Il y a dans toute recette de cuisine une leçon de sagesse populaire, d’expérience historique et de spiritualité. La pincée de sel et la pincée de sucre, quelle trouvaille ! On raconte que dans l’ancienne Chine, il y avait institutionnellement un ministère de la gauche et un ministère de la droite. Nous avons l’habitude d’opposer avec simplisme le croyant à l’athée, le mystique au réaliste, le prophète au légiste et le catholique au protestant ! Comme il serait souhaitable que le croyant sache être libre penseur (pour mieux croire) et que le libre penseur découvre ce qu’est croire (pour mieux penser).

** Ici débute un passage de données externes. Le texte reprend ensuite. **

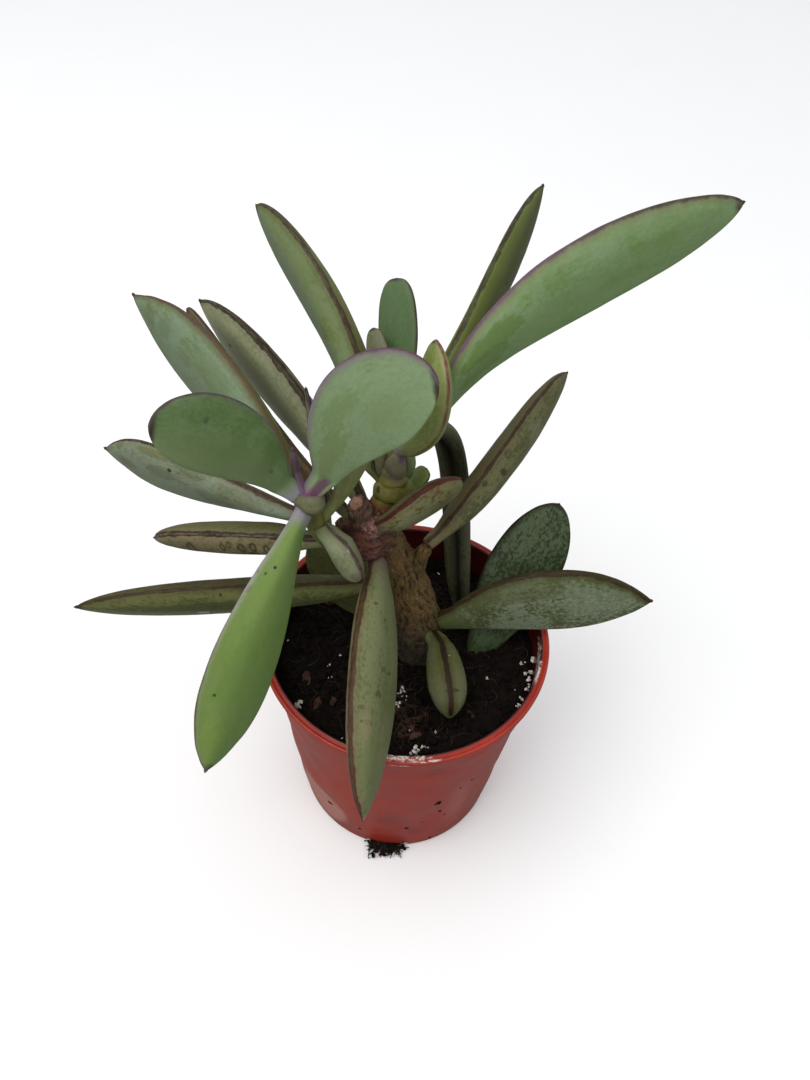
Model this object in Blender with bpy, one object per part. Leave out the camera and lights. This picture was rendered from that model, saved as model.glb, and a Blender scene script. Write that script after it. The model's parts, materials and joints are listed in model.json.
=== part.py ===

 Comme quoi, on a raison de penser que la cuisine aide à être moins borné et plus ouvert !

gaufres-pâte

* Revenons à la recette car sans quelques explications, vous courez à la catastrophe… Catastrophe dont ma grand-mère, 93 ans, nous a sauvés : combien pèse un quart de beurre ?! Lors de la première tentative, oubliant tout réflexe d’historien (quelle est la date de la recette ? et à cette date, quelles sont les habitudes ?) pour n’être plus que des mathématiciens rationnels, nous avons bien entendu mis dans notre pâte 250 grammes de beurre + 250 grammes de saindoux  ; un quart est forcément un quart de kilogramme, base de notre système de mesure révolutionnaire et national ! Eh non, il ne fallait que 125 grammes de chaque, ce que ma grand-mère m’a expliqué grâce à ses souvenirs : petite-fille à Paris dans les années 1920, elle se rappelait que lors du passage à la crèmerie la plus proche de la place de la Contrescarpe, sa maman demandait ‘un quart de beurre’, c’est-à-dire un quart de livre de beurre, bref la façon de présenter, emballer et vendre les produits change avec les époques.

gaufres-cuisson

** Puis revenons à nos mathématiques maintenant : pour ceux qui ont des souvenirs lointains de l’école et qui ont toujours répondu de travers à la question ‘kilo de plomb – kilo de plumes’… 1 litre de farine, ce n’est pas 1 kilo, n’est-ce-pas ? C’est comme un litre de moules, donc vous ne pesez pas mais vous versez votre farine dans un verre mesureur gradué pour les liquides.

gaufres-résultat-2

Un dessert pour les retours de randonnées hivernales surtout si vous avez la chance d’avoir de la neige

*** Et le saindoux késako ? Le Larousse gastronomique nous parle de ‘matière grasse extraite à chaud du lard ou de la panne de porc. Le saindoux (ou axonge) est une substance onctueuse et blanche. On l’utilise surtout pour les longues cuissons, mais également pour la friture (il ne se décompose qu’à 210 °C) et en pâtisserie (pâte à pâté, pie). Son goût assez affirmé s’associe traditionnellement à des plats du Nord et de l’Est, ainsi qu’à des plats auvergnats.’

Comment ça, goût affirmé ? Est-ce que j’ai une tête de goût affirmé, est-ce que j’ai l’air d’apprécier la tarte aux pommes avec un goût de cochon ou la gaufre au Nutella chocolat qui sent le lardon ? (je suis lorraine alors je suis un peu vexée…). Et, soit je n’ai plus de palais, soit le saindoux d’aujourd’hui est plus fade, mais sincèrement le saindoux ne changera pas le goût de votre pâte à tarte, il lui donnera juste une mâche bien croustillante ; c’est d’ailleurs aussi l’intérêt du saindoux dans ces gaufres : cette recette ne ressemble pas du tout aux grosses gaufres épaisses du Nord, qui ont leur charme aussi d’ailleurs (quand on vous dit qu’on n’est pas sectaire).

saindoux-beurre

La course de la vache et du cochon

Comme, en plus d’être historienne et mathématicienne (voir ci-dessus), je suis aussi scientifique, je fais des expériences dans ma cuisine : j’ai organisé un concours entre le beurre et le saindoux pour voir qui fondait le plus vite (ce n’est pas sur mes heures payées par la bibliothèque : je fais ce que je veux, hein) ; gagnant : le saindoux ; j’en ai déduit que celui-ci était plus gras que celui-là mais ça n’engage que moi (vous n’avez pas l’impression qu’on tourne en rond ? après le kilo plus lourd que le kilo, le gras plus gras que le gras).

Quand on vous dit que bibliothécaire est un métier polyvalent !

Caroline

PS : si vous ne mangez pas les gaufres de suite, passez-les au grille-pain pour leur redonner leur croustillant.